- _Objective_: Everything from the first line to the line containing "# Millimetres throughout." is to be repeated exactly; nothing past it.

- _Information shown_:
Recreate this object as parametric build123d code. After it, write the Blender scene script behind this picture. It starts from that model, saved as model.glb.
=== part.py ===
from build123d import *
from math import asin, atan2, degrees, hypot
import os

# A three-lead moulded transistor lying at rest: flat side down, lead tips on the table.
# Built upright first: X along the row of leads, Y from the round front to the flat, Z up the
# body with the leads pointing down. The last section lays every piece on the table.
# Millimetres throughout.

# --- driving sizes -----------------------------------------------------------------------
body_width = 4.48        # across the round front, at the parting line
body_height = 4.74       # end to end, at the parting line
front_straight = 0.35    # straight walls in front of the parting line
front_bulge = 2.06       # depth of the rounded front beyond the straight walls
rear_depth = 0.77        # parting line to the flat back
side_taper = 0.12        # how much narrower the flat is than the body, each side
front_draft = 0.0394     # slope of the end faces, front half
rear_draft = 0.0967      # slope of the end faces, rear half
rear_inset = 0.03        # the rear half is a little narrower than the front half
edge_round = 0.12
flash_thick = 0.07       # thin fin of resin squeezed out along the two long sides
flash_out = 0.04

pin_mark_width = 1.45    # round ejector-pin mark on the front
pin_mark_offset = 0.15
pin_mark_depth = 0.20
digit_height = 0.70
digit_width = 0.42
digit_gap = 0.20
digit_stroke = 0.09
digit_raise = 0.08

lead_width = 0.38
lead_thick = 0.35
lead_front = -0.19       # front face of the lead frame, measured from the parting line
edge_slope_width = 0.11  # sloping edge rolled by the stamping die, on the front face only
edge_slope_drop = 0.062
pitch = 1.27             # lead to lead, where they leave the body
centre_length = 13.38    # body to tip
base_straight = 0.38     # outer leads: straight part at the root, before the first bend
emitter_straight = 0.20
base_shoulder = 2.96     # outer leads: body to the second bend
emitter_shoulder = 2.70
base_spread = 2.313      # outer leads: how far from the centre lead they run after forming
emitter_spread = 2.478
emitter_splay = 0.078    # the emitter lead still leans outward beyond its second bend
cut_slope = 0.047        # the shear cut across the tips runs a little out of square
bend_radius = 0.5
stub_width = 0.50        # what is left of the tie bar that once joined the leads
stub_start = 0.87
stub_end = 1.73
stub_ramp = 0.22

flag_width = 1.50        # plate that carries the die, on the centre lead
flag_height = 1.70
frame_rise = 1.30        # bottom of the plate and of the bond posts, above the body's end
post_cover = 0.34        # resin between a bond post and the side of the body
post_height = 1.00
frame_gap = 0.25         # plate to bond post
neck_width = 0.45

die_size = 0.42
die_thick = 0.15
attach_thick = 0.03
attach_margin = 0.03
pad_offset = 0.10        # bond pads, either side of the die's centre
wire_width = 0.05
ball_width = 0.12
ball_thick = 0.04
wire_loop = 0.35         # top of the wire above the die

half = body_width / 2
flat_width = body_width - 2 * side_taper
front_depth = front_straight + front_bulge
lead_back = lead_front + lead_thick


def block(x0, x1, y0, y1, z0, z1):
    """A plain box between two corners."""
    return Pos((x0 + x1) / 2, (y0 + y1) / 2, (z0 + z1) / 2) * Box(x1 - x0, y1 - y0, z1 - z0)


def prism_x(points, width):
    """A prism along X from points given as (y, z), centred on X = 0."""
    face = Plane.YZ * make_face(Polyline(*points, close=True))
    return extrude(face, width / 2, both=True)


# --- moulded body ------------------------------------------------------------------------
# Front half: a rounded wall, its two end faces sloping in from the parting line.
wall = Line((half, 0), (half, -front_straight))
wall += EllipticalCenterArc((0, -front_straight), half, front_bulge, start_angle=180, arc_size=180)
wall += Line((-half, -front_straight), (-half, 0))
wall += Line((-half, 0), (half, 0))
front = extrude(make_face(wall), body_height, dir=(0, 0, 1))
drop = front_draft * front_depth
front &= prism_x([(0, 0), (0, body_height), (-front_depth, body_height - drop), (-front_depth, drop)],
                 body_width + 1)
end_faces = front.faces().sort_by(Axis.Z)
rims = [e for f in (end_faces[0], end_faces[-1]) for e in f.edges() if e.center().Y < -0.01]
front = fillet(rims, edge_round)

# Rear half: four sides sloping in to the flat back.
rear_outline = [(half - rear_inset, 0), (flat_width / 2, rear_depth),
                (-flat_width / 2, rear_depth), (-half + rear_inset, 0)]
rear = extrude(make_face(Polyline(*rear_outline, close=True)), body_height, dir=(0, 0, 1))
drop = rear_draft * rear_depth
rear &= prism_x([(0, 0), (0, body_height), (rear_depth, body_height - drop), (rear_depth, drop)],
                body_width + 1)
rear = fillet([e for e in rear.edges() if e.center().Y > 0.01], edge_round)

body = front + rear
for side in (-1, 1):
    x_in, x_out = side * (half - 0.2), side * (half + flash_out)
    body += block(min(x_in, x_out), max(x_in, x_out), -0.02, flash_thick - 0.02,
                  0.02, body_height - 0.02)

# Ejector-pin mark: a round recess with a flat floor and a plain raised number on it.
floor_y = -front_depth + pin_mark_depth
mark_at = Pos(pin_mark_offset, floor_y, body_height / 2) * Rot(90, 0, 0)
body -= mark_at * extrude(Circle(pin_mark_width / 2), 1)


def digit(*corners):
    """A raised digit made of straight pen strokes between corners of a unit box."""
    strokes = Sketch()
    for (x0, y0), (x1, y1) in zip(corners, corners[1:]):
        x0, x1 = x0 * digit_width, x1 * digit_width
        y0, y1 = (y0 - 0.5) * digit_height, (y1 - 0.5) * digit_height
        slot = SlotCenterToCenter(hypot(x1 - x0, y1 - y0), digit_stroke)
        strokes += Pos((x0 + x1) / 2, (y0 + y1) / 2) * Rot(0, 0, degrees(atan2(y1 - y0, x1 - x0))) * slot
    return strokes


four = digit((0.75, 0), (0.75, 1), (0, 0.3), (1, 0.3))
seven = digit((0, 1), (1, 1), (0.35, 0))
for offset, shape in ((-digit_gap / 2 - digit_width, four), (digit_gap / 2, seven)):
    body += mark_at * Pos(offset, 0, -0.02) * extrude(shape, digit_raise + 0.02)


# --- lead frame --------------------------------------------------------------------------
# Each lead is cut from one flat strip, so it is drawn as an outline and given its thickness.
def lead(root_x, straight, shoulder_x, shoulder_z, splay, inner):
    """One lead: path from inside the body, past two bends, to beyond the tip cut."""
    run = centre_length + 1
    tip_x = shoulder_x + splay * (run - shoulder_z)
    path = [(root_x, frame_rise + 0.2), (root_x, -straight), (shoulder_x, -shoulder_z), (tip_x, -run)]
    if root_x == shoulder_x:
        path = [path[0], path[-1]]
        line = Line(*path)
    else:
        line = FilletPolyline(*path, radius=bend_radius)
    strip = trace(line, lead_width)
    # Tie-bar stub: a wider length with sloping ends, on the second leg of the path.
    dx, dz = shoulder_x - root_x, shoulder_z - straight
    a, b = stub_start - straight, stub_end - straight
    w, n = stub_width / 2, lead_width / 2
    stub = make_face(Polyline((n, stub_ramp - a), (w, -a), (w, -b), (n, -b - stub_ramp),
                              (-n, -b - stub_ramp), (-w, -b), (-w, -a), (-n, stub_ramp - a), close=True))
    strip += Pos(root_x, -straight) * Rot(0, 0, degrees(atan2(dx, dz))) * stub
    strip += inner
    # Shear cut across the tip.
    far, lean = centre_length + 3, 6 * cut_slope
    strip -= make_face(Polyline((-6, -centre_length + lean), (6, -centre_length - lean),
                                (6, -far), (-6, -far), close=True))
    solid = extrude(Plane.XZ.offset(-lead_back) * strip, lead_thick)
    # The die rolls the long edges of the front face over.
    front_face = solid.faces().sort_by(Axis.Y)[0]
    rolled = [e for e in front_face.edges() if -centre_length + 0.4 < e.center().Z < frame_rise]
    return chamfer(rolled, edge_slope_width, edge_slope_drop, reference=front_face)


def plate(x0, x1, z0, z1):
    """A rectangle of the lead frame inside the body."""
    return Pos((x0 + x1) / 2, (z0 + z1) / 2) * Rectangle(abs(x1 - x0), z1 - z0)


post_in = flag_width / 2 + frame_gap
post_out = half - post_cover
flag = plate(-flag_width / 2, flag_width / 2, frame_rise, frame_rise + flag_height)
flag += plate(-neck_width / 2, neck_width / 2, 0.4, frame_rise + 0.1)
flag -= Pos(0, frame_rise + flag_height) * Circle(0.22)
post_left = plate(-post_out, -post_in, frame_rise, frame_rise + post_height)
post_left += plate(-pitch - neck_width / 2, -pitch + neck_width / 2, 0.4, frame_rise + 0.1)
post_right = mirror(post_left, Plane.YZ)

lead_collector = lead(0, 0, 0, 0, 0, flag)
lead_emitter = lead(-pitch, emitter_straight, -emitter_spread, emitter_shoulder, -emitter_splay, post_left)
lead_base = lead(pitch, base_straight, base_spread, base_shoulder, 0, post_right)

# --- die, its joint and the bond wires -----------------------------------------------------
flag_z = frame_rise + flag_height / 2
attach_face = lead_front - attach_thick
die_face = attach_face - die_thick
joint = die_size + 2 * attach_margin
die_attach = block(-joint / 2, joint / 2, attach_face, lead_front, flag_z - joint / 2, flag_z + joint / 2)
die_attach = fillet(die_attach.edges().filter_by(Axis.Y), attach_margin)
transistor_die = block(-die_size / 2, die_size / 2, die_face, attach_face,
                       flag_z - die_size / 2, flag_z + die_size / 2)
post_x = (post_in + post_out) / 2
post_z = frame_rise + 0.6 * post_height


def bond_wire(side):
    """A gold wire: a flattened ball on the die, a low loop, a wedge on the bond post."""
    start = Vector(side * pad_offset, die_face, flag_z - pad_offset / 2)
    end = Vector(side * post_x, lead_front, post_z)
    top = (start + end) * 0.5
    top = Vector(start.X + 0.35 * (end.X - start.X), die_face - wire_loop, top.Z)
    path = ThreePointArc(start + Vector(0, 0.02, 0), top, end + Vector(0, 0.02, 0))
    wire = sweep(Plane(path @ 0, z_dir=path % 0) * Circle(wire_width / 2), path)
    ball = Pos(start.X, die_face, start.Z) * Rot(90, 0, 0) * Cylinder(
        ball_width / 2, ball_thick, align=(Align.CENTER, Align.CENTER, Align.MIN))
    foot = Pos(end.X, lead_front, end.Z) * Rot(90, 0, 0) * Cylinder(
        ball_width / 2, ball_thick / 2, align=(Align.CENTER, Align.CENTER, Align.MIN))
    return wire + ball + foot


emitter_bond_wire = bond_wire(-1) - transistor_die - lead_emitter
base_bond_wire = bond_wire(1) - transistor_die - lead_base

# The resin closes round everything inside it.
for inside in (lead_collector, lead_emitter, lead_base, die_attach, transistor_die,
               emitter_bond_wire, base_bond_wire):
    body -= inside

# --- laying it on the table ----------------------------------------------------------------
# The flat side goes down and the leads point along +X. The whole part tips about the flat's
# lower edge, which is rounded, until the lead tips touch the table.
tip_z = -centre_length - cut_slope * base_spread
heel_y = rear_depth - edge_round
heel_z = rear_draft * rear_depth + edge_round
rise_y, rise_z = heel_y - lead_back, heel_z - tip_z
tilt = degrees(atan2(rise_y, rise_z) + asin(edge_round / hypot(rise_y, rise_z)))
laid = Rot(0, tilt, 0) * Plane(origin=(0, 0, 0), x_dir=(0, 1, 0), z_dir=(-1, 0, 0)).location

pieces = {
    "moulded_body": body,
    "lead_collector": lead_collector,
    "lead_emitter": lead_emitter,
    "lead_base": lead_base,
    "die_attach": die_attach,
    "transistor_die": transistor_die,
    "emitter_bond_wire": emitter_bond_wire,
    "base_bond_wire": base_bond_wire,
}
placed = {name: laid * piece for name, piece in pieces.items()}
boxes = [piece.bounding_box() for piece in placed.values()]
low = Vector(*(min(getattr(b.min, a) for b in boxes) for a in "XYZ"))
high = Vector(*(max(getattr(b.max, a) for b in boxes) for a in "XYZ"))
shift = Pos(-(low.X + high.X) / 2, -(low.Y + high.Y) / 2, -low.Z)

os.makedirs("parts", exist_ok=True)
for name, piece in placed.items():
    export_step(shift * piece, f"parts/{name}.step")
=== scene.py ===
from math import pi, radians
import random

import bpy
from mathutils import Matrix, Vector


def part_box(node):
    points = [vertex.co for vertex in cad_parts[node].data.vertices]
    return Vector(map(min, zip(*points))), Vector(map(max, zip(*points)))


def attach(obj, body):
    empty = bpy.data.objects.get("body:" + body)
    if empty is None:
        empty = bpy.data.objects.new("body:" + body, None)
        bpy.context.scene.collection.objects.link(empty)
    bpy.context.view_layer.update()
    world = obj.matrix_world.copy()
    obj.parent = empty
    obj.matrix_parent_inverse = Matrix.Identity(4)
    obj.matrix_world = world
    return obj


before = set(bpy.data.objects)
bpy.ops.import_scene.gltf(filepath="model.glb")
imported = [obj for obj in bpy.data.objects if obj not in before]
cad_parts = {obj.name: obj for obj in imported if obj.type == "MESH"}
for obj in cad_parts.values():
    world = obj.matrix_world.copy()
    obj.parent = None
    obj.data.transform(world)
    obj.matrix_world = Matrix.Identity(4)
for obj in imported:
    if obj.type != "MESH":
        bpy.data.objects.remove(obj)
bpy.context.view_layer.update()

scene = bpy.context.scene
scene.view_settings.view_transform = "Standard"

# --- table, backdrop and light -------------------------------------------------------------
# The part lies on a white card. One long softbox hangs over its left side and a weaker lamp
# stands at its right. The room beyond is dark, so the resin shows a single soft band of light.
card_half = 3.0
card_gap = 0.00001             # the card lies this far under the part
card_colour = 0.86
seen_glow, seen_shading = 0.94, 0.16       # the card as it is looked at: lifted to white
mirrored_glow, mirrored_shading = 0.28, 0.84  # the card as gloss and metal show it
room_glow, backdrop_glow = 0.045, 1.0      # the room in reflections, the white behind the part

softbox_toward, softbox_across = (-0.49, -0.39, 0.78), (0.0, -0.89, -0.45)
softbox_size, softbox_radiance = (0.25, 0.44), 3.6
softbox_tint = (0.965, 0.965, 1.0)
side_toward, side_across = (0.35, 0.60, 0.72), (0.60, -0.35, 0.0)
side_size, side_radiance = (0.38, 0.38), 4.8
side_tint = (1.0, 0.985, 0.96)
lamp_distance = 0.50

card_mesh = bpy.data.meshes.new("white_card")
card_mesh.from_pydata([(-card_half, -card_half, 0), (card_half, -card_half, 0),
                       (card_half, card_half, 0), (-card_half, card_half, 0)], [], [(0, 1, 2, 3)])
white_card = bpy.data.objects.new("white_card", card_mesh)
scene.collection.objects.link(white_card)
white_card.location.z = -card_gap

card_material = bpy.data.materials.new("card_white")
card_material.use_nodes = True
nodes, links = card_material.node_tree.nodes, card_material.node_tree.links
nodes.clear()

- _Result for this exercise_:
Recreate this object as parametric build123d code. After it, write the Blender scene script behind this picture. It starts from that model, saved as model.glb.
=== part.py ===
from build123d import *
from math import asin, atan2, degrees, hypot
import os

# A three-lead moulded transistor lying at rest: flat side down, lead tips on the table.
# Built upright first: X along the row of leads, Y from the round front to the flat, Z up the
# body with the leads pointing down. The last section lays every piece on the table.
# Millimetres throughout.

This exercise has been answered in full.